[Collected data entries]
· · · · · · ·
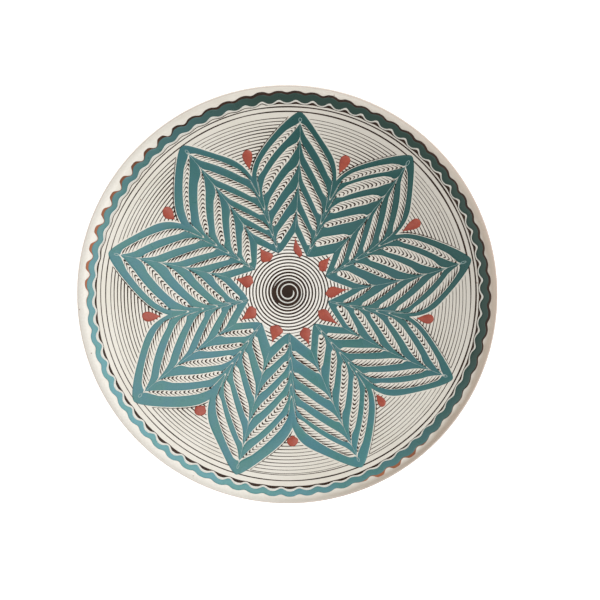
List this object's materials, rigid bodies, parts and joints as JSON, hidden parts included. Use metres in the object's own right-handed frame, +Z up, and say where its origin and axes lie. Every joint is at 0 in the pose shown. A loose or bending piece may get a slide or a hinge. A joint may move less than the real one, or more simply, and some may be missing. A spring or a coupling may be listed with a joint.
{
  "type": "decorative ceramic plate",
  "caption": "Round shallow earthenware dish on a turned foot ring, its glazed face painted in slip with a petalled star and a wavy border.",
  "frame": {"origin": "centre of the plane that the foot ring rests on, on the axis of the dish", "axes": "+Z up along the axis of the dish, out of its painted face; +Y towards the petal point that is uppermost when the plate hangs on a wall; +X to the right of it"},
  "size_m": [0.28, 0.28, 0.0427],
  "materials": {
    "red_clay": "bare fired red earthenware, matte, with turning marks",
    "cream_slip": "cream slip under clear gloss glaze",
    "brown_slip": "dark brown trailed slip under clear gloss glaze",
    "teal_slip": "blue-green slip under clear gloss glaze, slightly mottled",
    "red_slip": "brick red slip under clear gloss glaze"
  },
  "bodies": {
    "root": {"clay_body": "red_clay", "cream_slip": "cream_slip", "star_band_1": "teal_slip", "star_band_2": "teal_slip", "star_band_3": "teal_slip", "star_band_4": "teal_slip", "star_band_5": "teal_slip", "star_band_6": "teal_slip", "outer_drop_1": "red_slip", "outer_drop_2": "red_slip", "outer_drop_3": "red_slip", "outer_drop_4": "red_slip", "outer_drop_5": "red_slip", "outer_drop_6": "red_slip", "outer_drop_7": "red_slip", "outer_drop_8": "red_slip", "outer_drop_9": "red_slip", "inner_drop_1": "red_slip", "inner_drop_2": "red_slip", "inner_drop_3": "red_slip", "inner_drop_4": "red_slip", "inner_drop_5": "red_slip", "inner_drop_6": "red_slip", "inner_drop_7": "red_slip", "inner_drop_8": "red_slip", "inner_drop_9": "red_slip", "centre_pool": "brown_slip", "centre_curl": "cream_slip", "brown_spiral": "brown_slip", "border_edge_line": "brown_slip", "border_teal_wave": "teal_slip", "border_cream_wave": "cream_slip", "border_scallops": "brown_slip", "ring_line_1": "brown_slip", "ring_line_2": "brown_slip"}
  },
  "joints": []
}
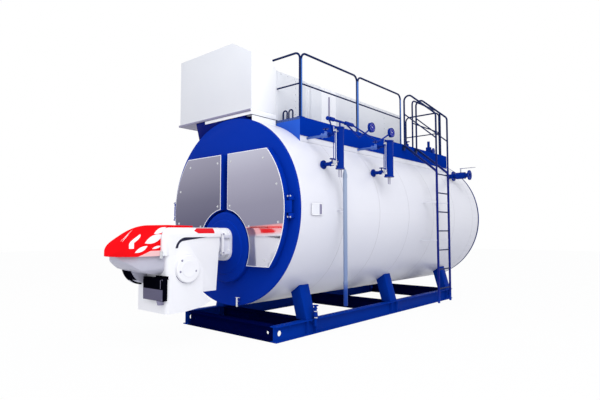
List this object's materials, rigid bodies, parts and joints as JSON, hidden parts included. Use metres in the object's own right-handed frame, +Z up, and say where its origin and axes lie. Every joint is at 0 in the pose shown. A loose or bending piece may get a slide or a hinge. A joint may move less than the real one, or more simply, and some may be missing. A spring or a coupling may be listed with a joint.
{
  "type": "industrial boiler",
  "caption": "Horizontal fire-tube boiler on a steel skid, with a front burner, tube doors, a top economiser, a side walkway with rails, a ladder and level columns.",
  "frame": {"origin": "on the floor, at the middle of the bottom face of the middle cross beam, under the boiler axis", "axes": "+Y from the burner to the rear, +X to the walkway and ladder side, +Z up"},
  "size_m": [2.8646, 7.66, 4.06],
  "materials": {
    "cladding_white": "satin",
    "blue_paint": "gloss",
    "light_blue_paint": "gloss",
    "deck_steel": "satin",
    "stainless_sheet": "polished",
    "burner_white": "gloss",
    "burner_red": "gloss",
    "intake_grey": "satin",
    "control_black": "satin",
    "rail_paint": "gloss",
    "fitting_blue": "gloss",
    "bright_fittings": "satin",
    "gauge_glass": "clear",
    "plate_blank": "satin"
  },
  "bodies": {
    "boiler_fixed": {"shell_cladding": "cladding_white", "smoke_hood": "cladding_white", "smoke_hood_pan": "cladding_white", "economiser_front": "cladding_white", "economiser_rear": "cladding_white", "economiser_joint": "cladding_white", "economiser_saddles": "cladding_white", "front_plate": "blue_paint", "rear_plate": "blue_paint", "burner_hub": "blue_paint", "right_hinge": "blue_paint", "left_hinge": "blue_paint", "flue_duct": "blue_paint", "platform_fascia": "blue_paint", "skid_beam_left": "blue_paint", "skid_beam_right": "blue_paint", "skid_cross_beams": "blue_paint", "saddle_legs": "blue_paint", "skid_drain_valve": "blue_paint", "platform_brackets": "light_blue_paint", "drain_pipe": "light_blue_paint", "platform_deck": "deck_steel", "burner_flange": "burner_white", "burner_housing": "burner_white", "burner_motor_cover": "burner_white", "burner_hood": "burner_red", "burner_tray": "intake_grey", "burner_control_box": "control_black", "side_handrail": "rail_paint", "front_handrail": "rail_paint", "rear_handrail": "rail_paint", "ladder_side_left": "rail_paint", "ladder_side_right": "rail_paint", "ladder_rungs": "rail_paint", "ladder_ties": "rail_paint", "lifting_eyes": "rail_paint", "level_column_front": "fitting_blue", "level_column_rear": "fitting_blue", "pressure_header": "fitting_blue", "rear_nozzle": "fitting_blue", "safety_valve": "fitting_blue", "vent_valve": "fitting_blue", "steam_stub": "fitting_blue", "pressure_gauge_front": "fitting_blue", "pressure_gauge_rear": "fitting_blue", "front_drain_tap": "bright_fittings", "column_drains": "bright_fittings", "rear_valve_lever": "bright_fittings", "gauge_glass_front": "gauge_glass", "gauge_glass_rear": "gauge_glass", "name_plate": "plate_blank"},
    "right_door_leaf": {"right_door": "blue_paint", "right_door_cover": "stainless_sheet"},
    "left_door_leaf": {"left_door": "blue_paint", "left_door_cover": "stainless_sheet"}
  },
  "joints": [
    {"name": "right_door_swing", "type": "hinge", "parent": "boiler_fixed", "child": "right_door_leaf", "pos_m": [1.2, -2.902, 1.69], "axis": [0, 0, 1], "range_deg": [0, 110]},
    {"name": "left_door_swing", "type": "hinge", "parent": "boiler_fixed", "child": "left_door_leaf", "pos_m": [-1.2, -2.902, 1.69], "axis": [0, 0, -1], "range_deg": [0, 110]}
  ]
}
· · · · · · ·
● DO THIS:
Print every line of the records exactly. Omit nothing.

● THE RESULT:
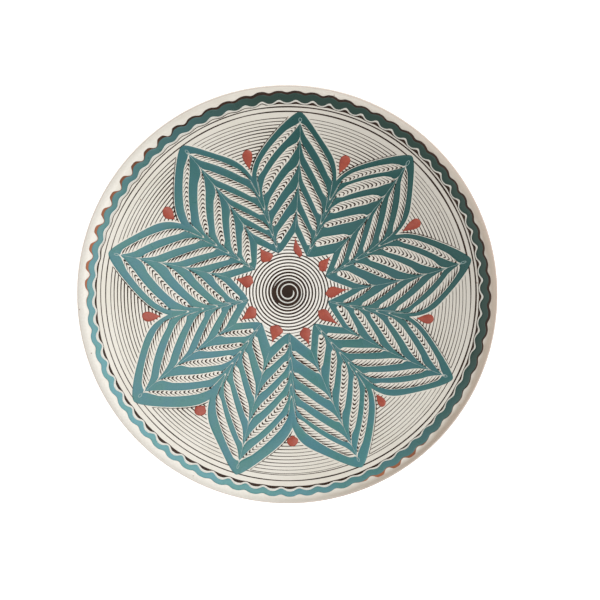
List this object's materials, rigid bodies, parts and joints as JSON, hidden parts included. Use metres in the object's own right-handed frame, +Z up, and say where its origin and axes lie. Every joint is at 0 in the pose shown. A loose or bending piece may get a slide or a hinge. A joint may move less than the real one, or more simply, and some may be missing. A spring or a coupling may be listed with a joint.
{
  "type": "decorative ceramic plate",
  "caption": "Round shallow earthenware dish on a turned foot ring, its glazed face painted in slip with a petalled star and a wavy border.",
  "frame": {"origin": "centre of the plane that the foot ring rests on, on the axis of the dish", "axes": "+Z up along the axis of the dish, out of its painted face; +Y towards the petal point that is uppermost when the plate hangs on a wall; +X to the right of it"},
  "size_m": [0.28, 0.28, 0.0427],
  "materials": {
    "red_clay": "bare fired red earthenware, matte, with turning marks",
    "cream_slip": "cream slip under clear gloss glaze",
    "brown_slip": "dark brown trailed slip under clear gloss glaze",
    "teal_slip": "blue-green slip under clear gloss glaze, slightly mottled",
    "red_slip": "brick red slip under clear gloss glaze"
  },
  "bodies": {
    "root": {"clay_body": "red_clay", "cream_slip": "cream_slip", "star_band_1": "teal_slip", "star_band_2": "teal_slip", "star_band_3": "teal_slip", "star_band_4": "teal_slip", "star_band_5": "teal_slip", "star_band_6": "teal_slip", "outer_drop_1": "red_slip", "outer_drop_2": "red_slip", "outer_drop_3": "red_slip", "outer_drop_4": "red_slip", "outer_drop_5": "red_slip", "outer_drop_6": "red_slip", "outer_drop_7": "red_slip", "outer_drop_8": "red_slip", "outer_drop_9": "red_slip", "inner_drop_1": "red_slip", "inner_drop_2": "red_slip", "inner_drop_3": "red_slip", "inner_drop_4": "red_slip", "inner_drop_5": "red_slip", "inner_drop_6": "red_slip", "inner_drop_7": "red_slip", "inner_drop_8": "red_slip", "inner_drop_9": "red_slip", "centre_pool": "brown_slip", "centre_curl": "cream_slip", "brown_spiral": "brown_slip", "border_edge_line": "brown_slip", "border_teal_wave": "teal_slip", "border_cream_wave": "cream_slip", "border_scallops": "brown_slip", "ring_line_1": "brown_slip", "ring_line_2": "brown_slip"}
  },
  "joints": []
}
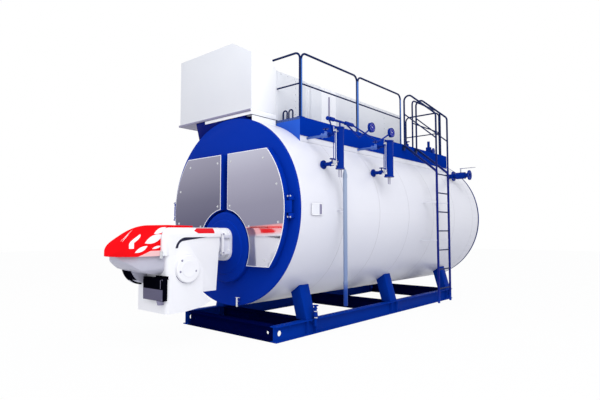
List this object's materials, rigid bodies, parts and joints as JSON, hidden parts included. Use metres in the object's own right-handed frame, +Z up, and say where its origin and axes lie. Every joint is at 0 in the pose shown. A loose or bending piece may get a slide or a hinge. A joint may move less than the real one, or more simply, and some may be missing. A spring or a coupling may be listed with a joint.
{
  "type": "industrial boiler",
  "caption": "Horizontal fire-tube boiler on a steel skid, with a front burner, tube doors, a top economiser, a side walkway with rails, a ladder and level columns.",
  "frame": {"origin": "on the floor, at the middle of the bottom face of the middle cross beam, under the boiler axis", "axes": "+Y from the burner to the rear, +X to the walkway and ladder side, +Z up"},
  "size_m": [2.8646, 7.66, 4.06],
  "materials": {
    "cladding_white": "satin",
    "blue_paint": "gloss",
    "light_blue_paint": "gloss",
    "deck_steel": "satin",
    "stainless_sheet": "polished",
    "burner_white": "gloss",
    "burner_red": "gloss",
    "intake_grey": "satin",
    "control_black": "satin",
    "rail_paint": "gloss",
    "fitting_blue": "gloss",
    "bright_fittings": "satin",
    "gauge_glass": "clear",
    "plate_blank": "satin"
  },
  "bodies": {
    "boiler_fixed": {"shell_cladding": "cladding_white", "smoke_hood": "cladding_white", "smoke_hood_pan": "cladding_white", "economiser_front": "cladding_white", "economiser_rear": "cladding_white", "economiser_joint": "cladding_white", "economiser_saddles": "cladding_white", "front_plate": "blue_paint", "rear_plate": "blue_paint", "burner_hub": "blue_paint", "right_hinge": "blue_paint", "left_hinge": "blue_paint", "flue_duct": "blue_paint", "platform_fascia": "blue_paint", "skid_beam_left": "blue_paint", "skid_beam_right": "blue_paint", "skid_cross_beams": "blue_paint", "saddle_legs": "blue_paint", "skid_drain_valve": "blue_paint", "platform_brackets": "light_blue_paint", "drain_pipe": "light_blue_paint", "platform_deck": "deck_steel", "burner_flange": "burner_white", "burner_housing": "burner_white", "burner_motor_cover": "burner_white", "burner_hood": "burner_red", "burner_tray": "intake_grey", "burner_control_box": "control_black", "side_handrail": "rail_paint", "front_handrail": "rail_paint", "rear_handrail": "rail_paint", "ladder_side_left": "rail_paint", "ladder_side_right": "rail_paint", "ladder_rungs": "rail_paint", "ladder_ties": "rail_paint", "lifting_eyes": "rail_paint", "level_column_front": "fitting_blue", "level_column_rear": "fitting_blue", "pressure_header": "fitting_blue", "rear_nozzle": "fitting_blue", "safety_valve": "fitting_blue", "vent_valve": "fitting_blue", "steam_stub": "fitting_blue", "pressure_gauge_front": "fitting_blue", "pressure_gauge_rear": "fitting_blue", "front_drain_tap": "bright_fittings", "column_drains": "bright_fittings", "rear_valve_lever": "bright_fittings", "gauge_glass_front": "gauge_glass", "gauge_glass_rear": "gauge_glass", "name_plate": "plate_blank"},
    "right_door_leaf": {"right_door": "blue_paint", "right_door_cover": "stainless_sheet"},
    "left_door_leaf": {"left_door": "blue_paint", "left_door_cover": "stainless_sheet"}
  },
  "joints": [
    {"name": "right_door_swing", "type": "hinge", "parent": "boiler_fixed", "child": "right_door_leaf", "pos_m": [1.2, -2.902, 1.69], "axis": [0, 0, 1], "range_deg": [0, 110]},
    {"name": "left_door_swing", "type": "hinge", "parent": "boiler_fixed", "child": "left_door_leaf", "pos_m": [-1.2, -2.902, 1.69], "axis": [0, 0, -1], "range_deg": [0, 110]}
  ]
}